Por outro lado, e com o objetivo de dar maior confiança aos proprietários, o plano “Mais Habitação” prevê também que o Estado se substitua ao inquilino no pagamento de rendas, após três meses de incumprimento – caberá depois aos serviços públicos apurar as razões da falta de pagamento, mobilizar os meios da Segurança Social se houver necessidade de apoio, ou avançar para a cobrança da dívida.

Outra medida que visa aumentar o número de casas disponíveis no mercado passa pela criação de incentivos para que casas atualmente afetas ao alojamento local transitem para o arrendamento tradicional, beneficiando assim de isenção no IRS sobre as rendas até ao final de 2030.

Medidas “absolutamente desproporcionais”

Esta é a única medida, das várias com incidência no alojamento local, que não tem merecido protestos do setor. Mas, ainda assim, Eduardo Miranda, presidente da Associação do Alojamento Local em Portugal (ALEP), não deixa de falar em “chantagem”, dado que este é um “incentivo que vem agarrado a uma penalização gravíssima” – a contribuição extraordinária que incidirá sobre imóveis localizados em zona de pressão urbanística, que resultará da aplicação de um coeficiente com vários indicadores, sendo que a a taxa aplicável à base tributável é de 35%.

Eduardo Miranda diz que nas várias simulações já feitas “há casos em que a contribuição fica acima da faturação” – “É inacreditável”.

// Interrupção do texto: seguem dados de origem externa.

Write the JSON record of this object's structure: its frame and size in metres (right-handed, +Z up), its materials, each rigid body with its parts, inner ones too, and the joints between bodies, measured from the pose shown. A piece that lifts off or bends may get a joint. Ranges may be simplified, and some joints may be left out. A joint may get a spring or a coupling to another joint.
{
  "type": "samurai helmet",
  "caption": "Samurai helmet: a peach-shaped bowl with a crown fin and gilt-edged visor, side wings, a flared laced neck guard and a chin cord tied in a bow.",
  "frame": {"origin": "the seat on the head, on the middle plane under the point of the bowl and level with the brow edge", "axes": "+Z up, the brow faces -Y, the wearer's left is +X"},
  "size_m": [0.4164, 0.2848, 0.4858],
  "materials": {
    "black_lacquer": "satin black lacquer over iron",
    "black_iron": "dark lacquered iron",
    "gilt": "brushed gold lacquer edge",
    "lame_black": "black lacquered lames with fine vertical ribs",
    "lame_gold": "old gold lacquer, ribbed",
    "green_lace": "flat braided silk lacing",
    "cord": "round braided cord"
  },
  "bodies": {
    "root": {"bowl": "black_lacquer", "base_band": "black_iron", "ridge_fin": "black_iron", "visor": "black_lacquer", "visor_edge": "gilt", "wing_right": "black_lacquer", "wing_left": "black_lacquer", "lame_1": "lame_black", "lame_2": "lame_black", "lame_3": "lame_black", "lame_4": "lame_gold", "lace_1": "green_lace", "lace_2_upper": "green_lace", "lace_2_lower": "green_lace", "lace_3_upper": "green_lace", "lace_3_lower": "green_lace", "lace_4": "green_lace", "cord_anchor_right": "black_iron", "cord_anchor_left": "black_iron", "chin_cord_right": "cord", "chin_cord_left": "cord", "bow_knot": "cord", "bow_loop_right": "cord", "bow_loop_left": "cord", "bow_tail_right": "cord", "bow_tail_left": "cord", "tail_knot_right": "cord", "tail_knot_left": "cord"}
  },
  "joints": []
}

Nas últimas semanas, além dos vários protestos feitos pelo setor em Lisboa, no Porto e no Algarve – e que se voltam a repetir hoje – , a ALEP reuniu com a tutela (a Economia), a ministra da Habitação e vários grupos parlamentares, na tentativa de reverter esta medida, assim como a possibilidade de mais de metade um condomínio poder cancelar o alojamento local numa fração de um prédio. Uma proposta que “vai criar um ambiente de conflitualidade” entre condóminos, argumenta Eduardo Miranda.

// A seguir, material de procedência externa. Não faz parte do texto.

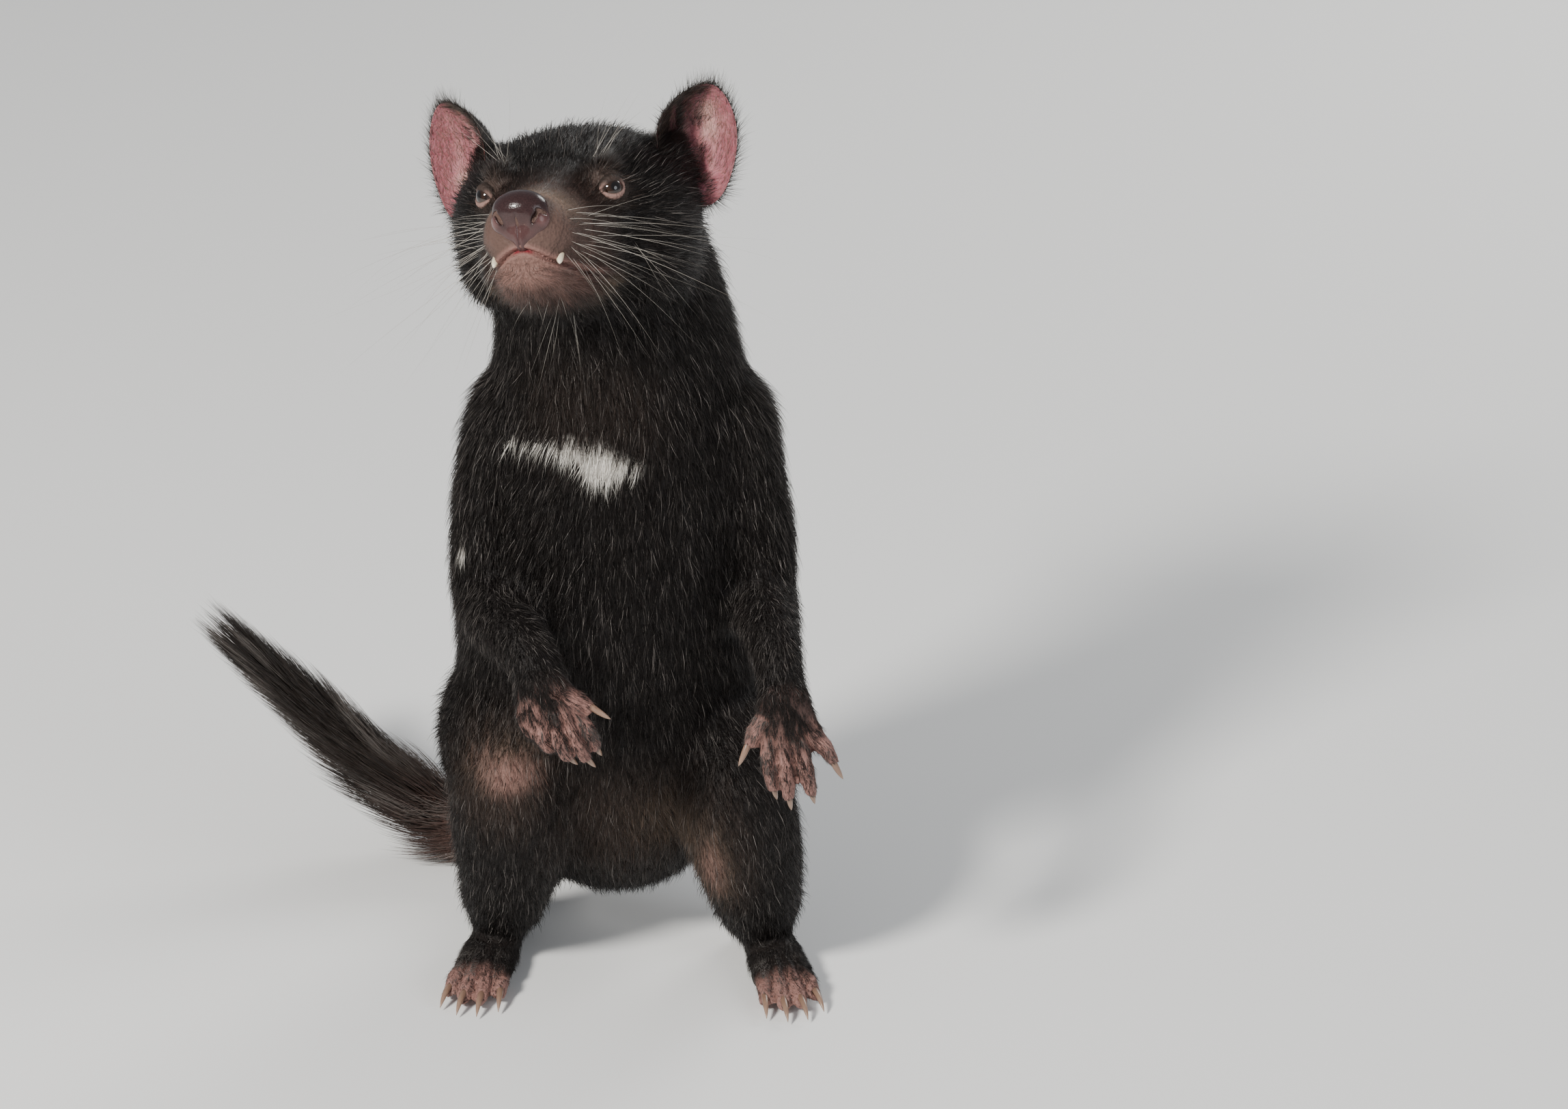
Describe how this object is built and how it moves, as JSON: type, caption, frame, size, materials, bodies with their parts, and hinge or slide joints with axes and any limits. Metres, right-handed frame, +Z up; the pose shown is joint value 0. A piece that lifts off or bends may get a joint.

Na mira do setor está também a suspensão de novas licenças de alojamento local (com exceção de zonas do interior) e a caducidade dos atuais registos em 2030, data após a qual as licenças são renovadas de cinco em cinco anos. “Estas medidas vão não só matar o alojamento local, mas também as economias locais e não vão trazer nada de novo à habitação”, diz o líder da ALEP, sustentando que há 55 mil famílias que vivem do alojamento local e milhares de pessoas que trabalham para este setor. 

“Não nos deram nenhum tipo de expectativa, mas queremos acreditar que algumas destas medidas serão revistas”, diz Eduardo Miranda, falando num conjunto de propostas “absolutamente desproporcionais”.